I'll leave it to proper economists to get into the details, my formal training in economics is fairly slight with the partial exception of political economy. My confidence in my own self-study is not such that I'm prepared to take on a professional economist within the narrow confines of economics. What is obvious to me is that Keynesian theory is primarily a macro aggregate level theory and not a micro theory. Mulligan's examples are all micro examples. Aggregate level theories tell nothing (perhaps more precisely little) about distribution within the aggregate area under study. Once the aggregate body is opened up relative competitiveness within the area under discussion will matter a great deal, however this competition will have little aggregate impact.
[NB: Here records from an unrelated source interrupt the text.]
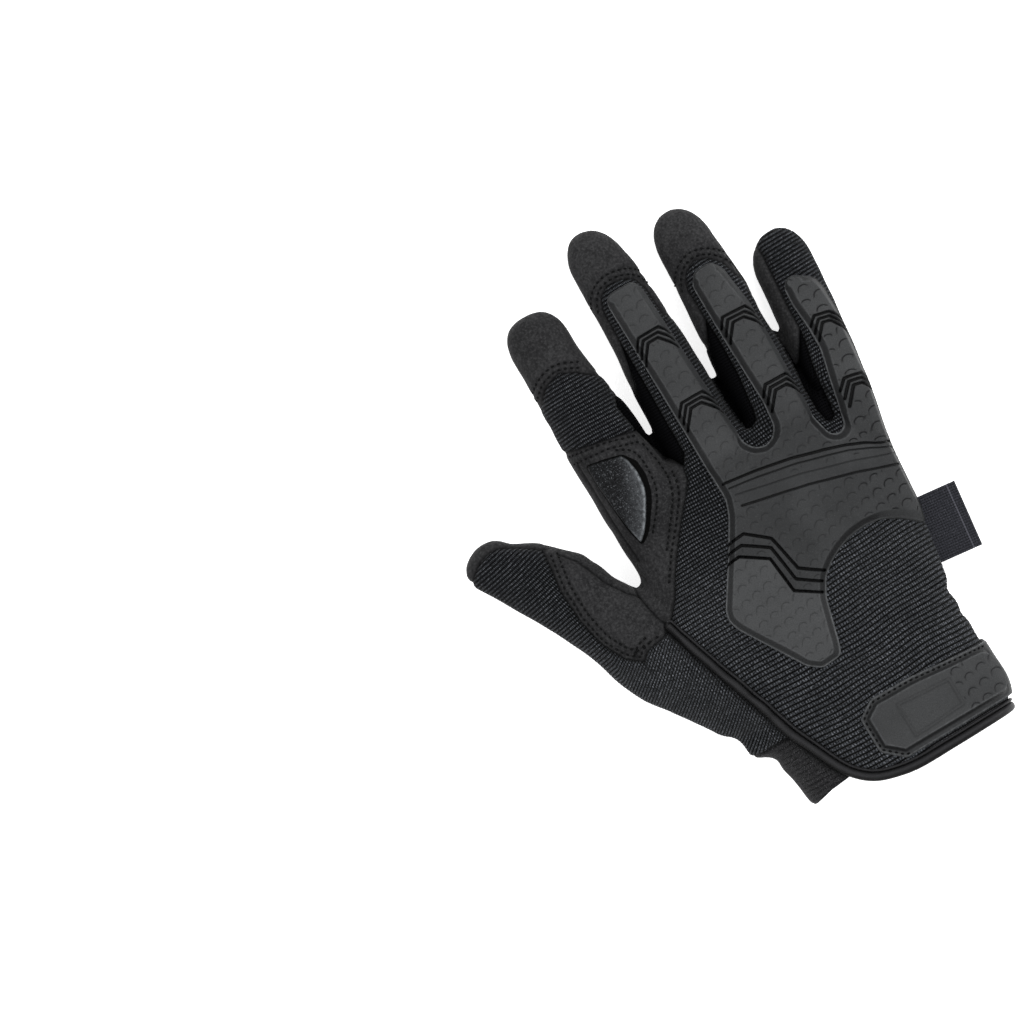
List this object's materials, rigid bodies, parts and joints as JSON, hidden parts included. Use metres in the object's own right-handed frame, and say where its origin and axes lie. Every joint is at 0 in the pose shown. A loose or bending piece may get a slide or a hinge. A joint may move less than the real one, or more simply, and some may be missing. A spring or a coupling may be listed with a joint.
{
  "type": "tactical glove",
  "caption": "Open, hollow work glove for the right hand with a moulded knuckle guard, padded palm, knit thumb and a wrist strap, lying palm down.",
  "frame": {"origin": "on the ground under the middle of the glove, which lies palm down", "axes": "+Y to the fingertips, +X to the little finger's side, +Z out of the back of the hand"},
  "size_m": [0.1811, 0.246, 0.0383],
  "materials": {
    "knit": "ribbed knit, matt",
    "suede": "synthetic suede, matt",
    "mesh": "fine open mesh, matt",
    "grip": "pebbled synthetic leather, slight gloss",
    "rubber": "moulded rubber, satin",
    "satin": "satin binding tape",
    "webbing": "loop fabric on elastic",
    "woven": "woven label"
  },
  "bodies": {
    "root": {"back_panel": "knit", "index_side_panel": "suede", "index_back_knit": "knit", "index_cap": "suede", "middle_cap": "suede", "ring_cap": "suede", "fourchette_index_middle": "mesh", "fourchette_middle_ring": "mesh", "fourchette_ring_little": "mesh", "thumb_crotch_patch": "suede", "thumb_back": "knit", "palm_panel": "suede", "index_palm_tip": "suede", "thumb_palm_tip": "suede", "loop_band": "webbing", "grip_patch": "grip", "thenar_pad": "suede", "hypothenar_pad": "suede", "index_knuckle_pad": "rubber", "knuckle_guard": "rubber", "wrist_strap": "rubber", "cuff_binding": "satin", "side_label": "woven"}
  },
  "joints": []
}
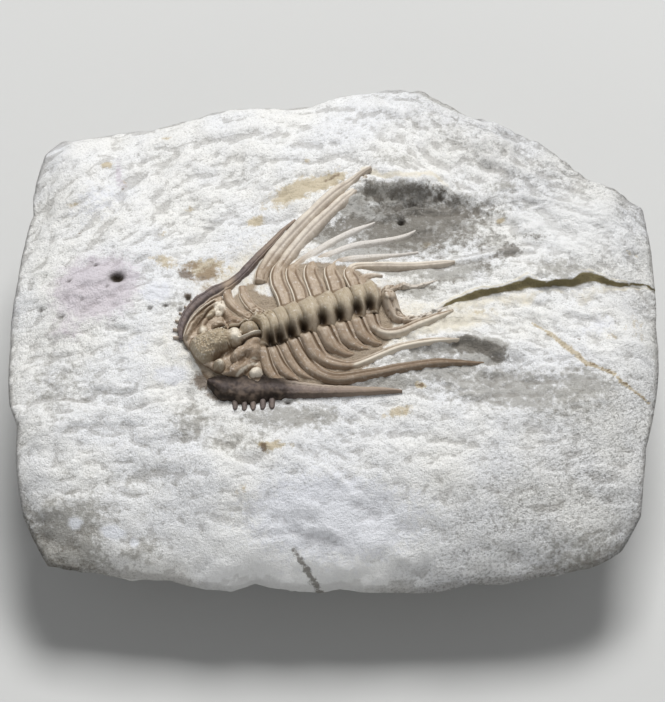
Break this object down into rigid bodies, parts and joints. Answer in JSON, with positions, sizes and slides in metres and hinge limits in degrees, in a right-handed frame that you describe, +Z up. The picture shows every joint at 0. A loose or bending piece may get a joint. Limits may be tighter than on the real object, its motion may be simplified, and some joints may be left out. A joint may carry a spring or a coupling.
{
  "type": "kettneraspis williamsi trilobite fossil",
  "caption": "Spiny trilobite fossil, head, jointed thorax, tail shield and long trailing spines, lying in relief on a broken block of pale limestone.",
  "frame": {"origin": "centre of the stone's outline from above, on the plane of its flat base", "axes": "+X along the stone's length, towards the fossil's tail; +Y away from the viewer of the picture; +Z up out of the fossil's face"},
  "size_m": [0.0528, 0.0426, 0.0192],
  "materials": {
    "limestone": "broken pale grey-white limestone, matt and granular, with ochre and lilac stains",
    "fossil_shell": "calcite shell, tan to brown with cream edges, faintly waxy",
    "dark_shell": "calcite shell, dark purple-brown, faintly waxy"
  },
  "bodies": {
    "root": {"matrix": "limestone", "cranidium": "fossil_shell", "free_cheek_left": "dark_shell", "free_cheek_right": "dark_shell", "thoracic_segment_1": "fossil_shell", "thoracic_segment_2": "fossil_shell", "thoracic_segment_3": "fossil_shell", "thoracic_segment_4": "fossil_shell", "thoracic_segment_5": "fossil_shell", "thoracic_segment_6": "fossil_shell", "thoracic_segment_7": "fossil_shell", "thoracic_segment_8": "fossil_shell", "thoracic_segment_9": "fossil_shell", "pygidium": "fossil_shell"}
  },
  "joints": []
}
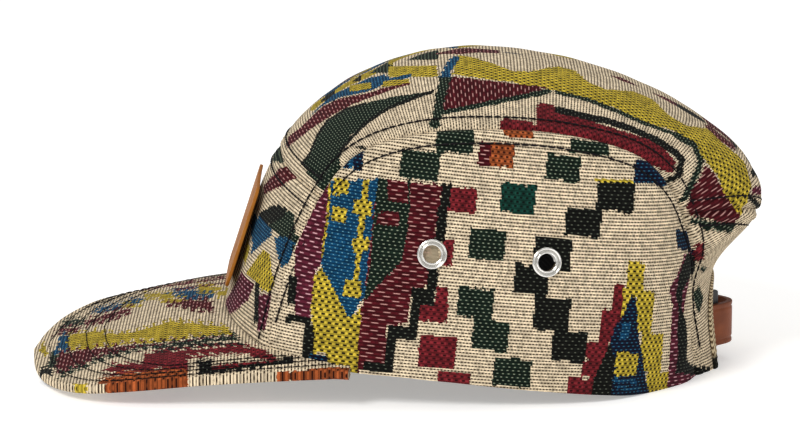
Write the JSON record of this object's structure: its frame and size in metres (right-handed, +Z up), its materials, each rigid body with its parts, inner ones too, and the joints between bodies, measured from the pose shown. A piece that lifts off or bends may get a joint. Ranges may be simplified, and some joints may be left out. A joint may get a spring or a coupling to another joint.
{
  "type": "five-panel cap",
  "caption": "Soft cap with a flat front panel, a long panel over the top, side panels with vent eyelets, a stiff brim and a leather strap across the back opening.",
  "frame": {"origin": "middle of the cap's box, on the surface that it rests on", "axes": "the brim points to -X, the wearer's left side faces -Y, +Z up"},
  "size_m": [0.2672, 0.157, 0.1153],
  "materials": {
    "jacquard_cloth": "woven pattern in beige, maroon, green, yellow, blue and black",
    "binding_cloth": "woven",
    "sweatband_twill": "matte twill",
    "mustard_leather": "satin",
    "brown_leather": "satin",
    "polished_steel": "polished",
    "black_plastic": "matte"
  },
  "bodies": {
    "root": {"back_panel": "jacquard_cloth", "back_strap": "brown_leather", "brim": "jacquard_cloth", "eyelet_left_1": "polished_steel", "eyelet_left_2": "polished_steel", "eyelet_right_1": "polished_steel", "eyelet_right_2": "polished_steel", "front_panel": "jacquard_cloth", "front_patch": "mustard_leather", "opening_binding": "binding_cloth", "side_panel_left": "jacquard_cloth", "side_panel_right": "jacquard_cloth", "strap_clasp": "black_plastic", "sweatband": "sweatband_twill", "top_panel": "jacquard_cloth"}
  },
  "joints": []
}
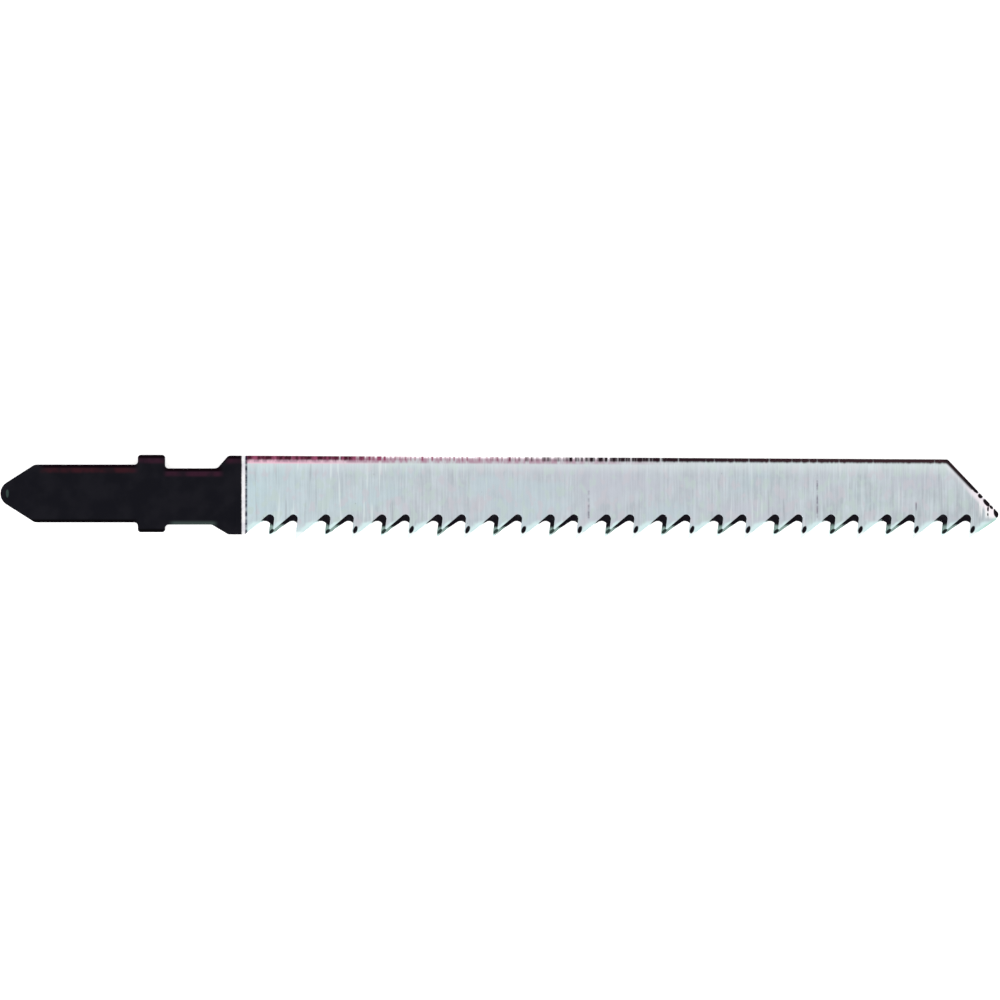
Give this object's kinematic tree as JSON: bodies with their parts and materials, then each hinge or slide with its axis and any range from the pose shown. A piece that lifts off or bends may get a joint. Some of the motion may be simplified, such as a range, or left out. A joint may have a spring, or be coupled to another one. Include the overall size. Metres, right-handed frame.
{
  "type": "jigsaw blade",
  "caption": "Straight T-shank jigsaw blade for wood: black shank with two lugs, ground steel body with a slanted nose, and hooked teeth with alternately slanted gullets.",
  "frame": {"origin": "middle of the T shank between its two lugs, at mid thickness", "axes": "+X along the blade from the shank to the nose, +Y across it to the back edge with the teeth towards -Y, +Z through the thickness; the blade lies on its lower face"},
  "size_m": [0.0999, 0.0085, 0.0016],
  "materials": {
    "steel": "ground body with crosswise grinding marks, satin black coating on the shank up to the heel"
  },
  "bodies": {
    "root": {"blade": "steel"}
  },
  "joints": []
}
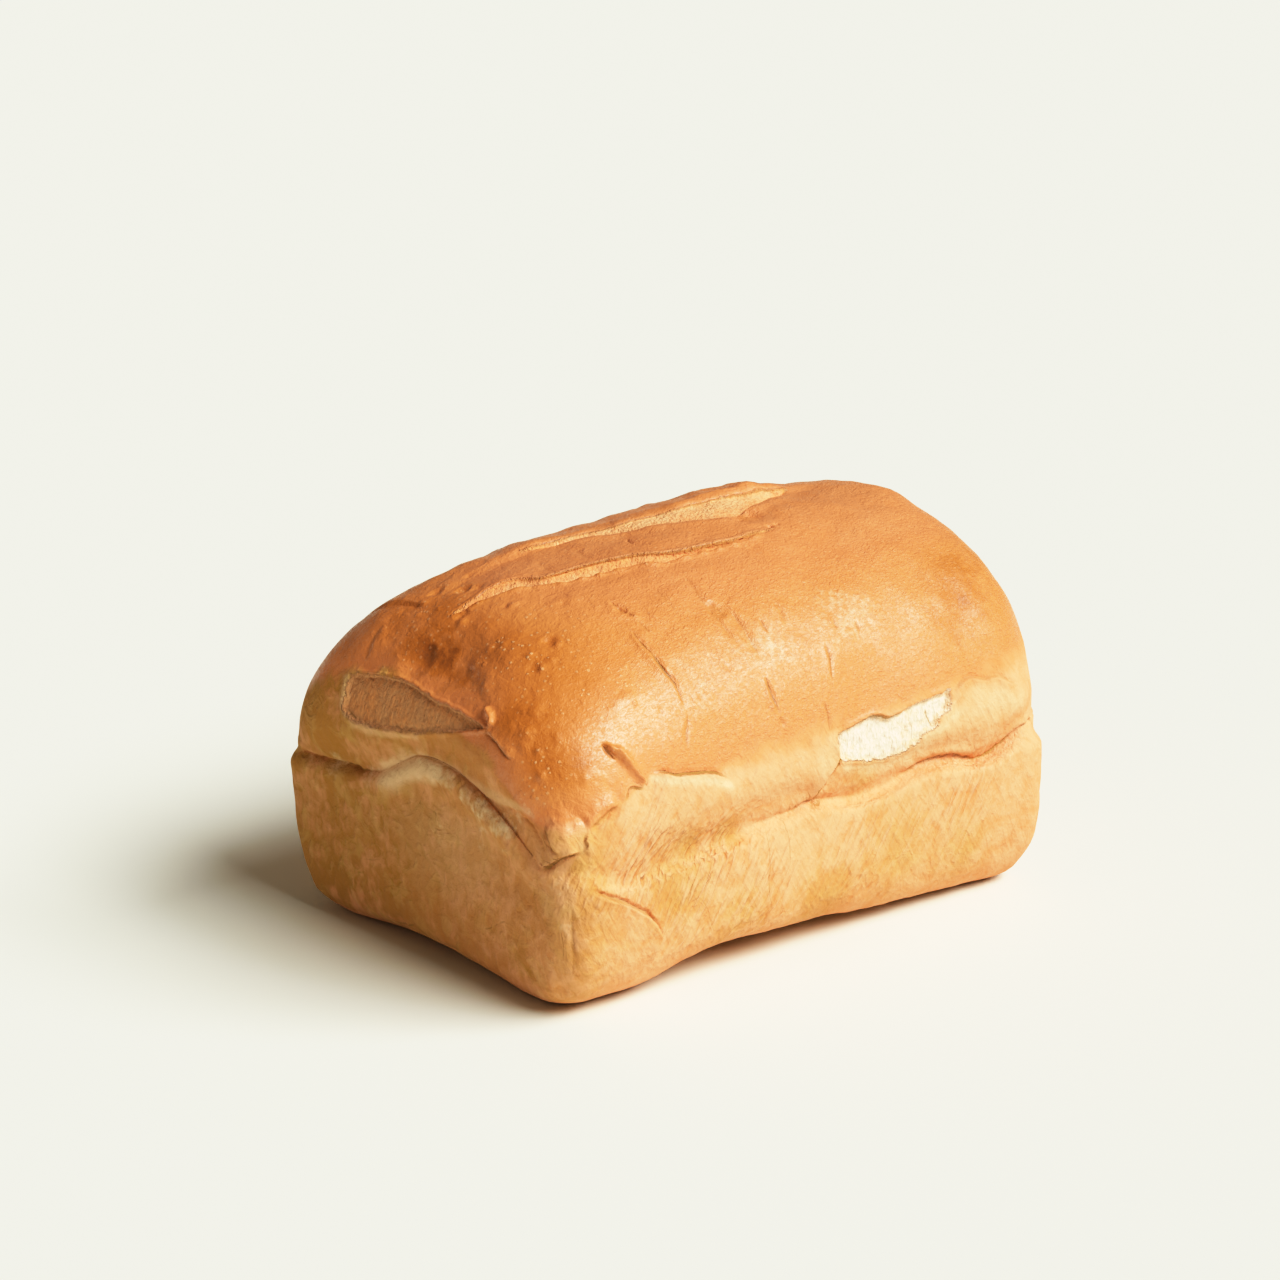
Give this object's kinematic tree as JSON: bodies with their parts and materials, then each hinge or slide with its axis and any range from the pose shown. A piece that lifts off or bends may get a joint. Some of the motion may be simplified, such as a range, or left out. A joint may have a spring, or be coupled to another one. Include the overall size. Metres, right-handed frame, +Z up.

And here's the key thing with studying any social science, you can't explain everything. There will always be activity that falls outside of the model, the test is which model explains the greatest amount of the available evidence (and which sets, different models explain different things, explaining aggregate impacts and distribution between two of these different things). A model also requires clear falsifying conditions (I don't claim to know what these are for Keynesianism), but variation in micro level sectoral changes is not sufficient to discredit a macro model, it doesn't really say anything about it at all, much less discredit it. Social science tends to be tough on people who are rigid thinkers generally, policy tends to be completely impossible for them.
In political science we teach the levels of analysis. The key thing about this is that at each level different explanations of behavior are available, each step contributes to different portions of the overall result. So we can use say, Waltz's defensive realism to describe the overall international conditions facing various states and the probabilistic outcomes (actually I don't think this theory is developed enough to result in actual probabilities, but it helps to think things through and this would be an intelligible eventual objective), various takes on national level politics to describe the incentive effects faced by individual leaders in response to this, and then individual level political psychology theories to describe the actual choices that are made by leaders at the individual level. The existence of each of these theories and the evidence supporting them does not discredit any of them, rather it provides a greater level of descriptive detail to the researcher able to master the various perspectives allowing a more complete and accurate description and possibly prediction of events.
And this is all I see happening with Mulligan's critiques. I tend to think Krugman is basically right about the overall macro picture of the economy, however, this tells us little about how individual workers are being impacted. Mulligan's work seems to be describing the variable impact on diverse groups and particular sectors, we know from other evidence as well that the recession is not having the same impacts on all groups, his attempts to disprove Keynesianism are simply providing a more detailed picture of the micro effects.
* There's a reason why I can never motivate myself to read anything from an Austrian perspective, I find their description of human nature preposterous. Schumpeter's description of Marxism as scientific socialism also made me cringe, I see both perspectives as being little more than updated scholasticism, both rely on logic more than they rely on empirical evidence to describe the world. Science is basically the rejection of this perspective in favor of rules bound testing and reliance on observation, there's no science in socialism and neither is there in Schupeter's description of capitalism. Of course, I don't believe that there is even an identifiable system that can be called capitalism, there is too much in common with earlier forms of organization and no clear dividing line that I'm aware of, so it's not surprising I have no sympathy for this perspective. It is also worth noting that many of my disagreements with Schumpeter involve beliefs that were common in his time that have since been thoroughly discredited, though this does not explain all points of difference. I'll review the book when I think I can be more dispassionate, at this point there's so much I see wrong with it that I'd be writing a small novel to criticize it.
** While I think Krugman can be shrill, he does have an excellent track record. Also, while I think sometimes he exaggerates his positions, I respect that he is willing to call people out and say they are wrong when he has good reason to do so, we need more of this. This doesn't excuse his tendency to target things when he doesn't have strong arguments to back up his critiques, but this tends to be the exception, rather than the rule. David Frum's writing on Krugman's basic accuracy is worth reading. Myself, I tend to disagree with him most strongly about China, domestically my disagreement is rarely about facts though sometimes I think he has a tendency to use apocalyptic language and to over simplify the political aspects of what he is saying. I am in agreement with him about the dangers of market fundamentalism, though I disagree with making this only about Republicans rather than about that philosophy more generally. On the whole however, while Krugman is a strong partisan, I do think he has shown the mental flexibility that I find lacking in Mulligan. He never gives me the impression that he doesn't understand the other sides arguments, he just tends to use his understanding as a platform to launch further attacks. And for the record, Krugman's writing on China did inspire me to write a paper whose nucleus was disagreeing with his analysis, I'm happy to share it with anyone interested in the political economy of the Chinese currency dispute. I had been considering getting it into shape for academic publication but realized that I can't afford to spend that kind of time working on something for free.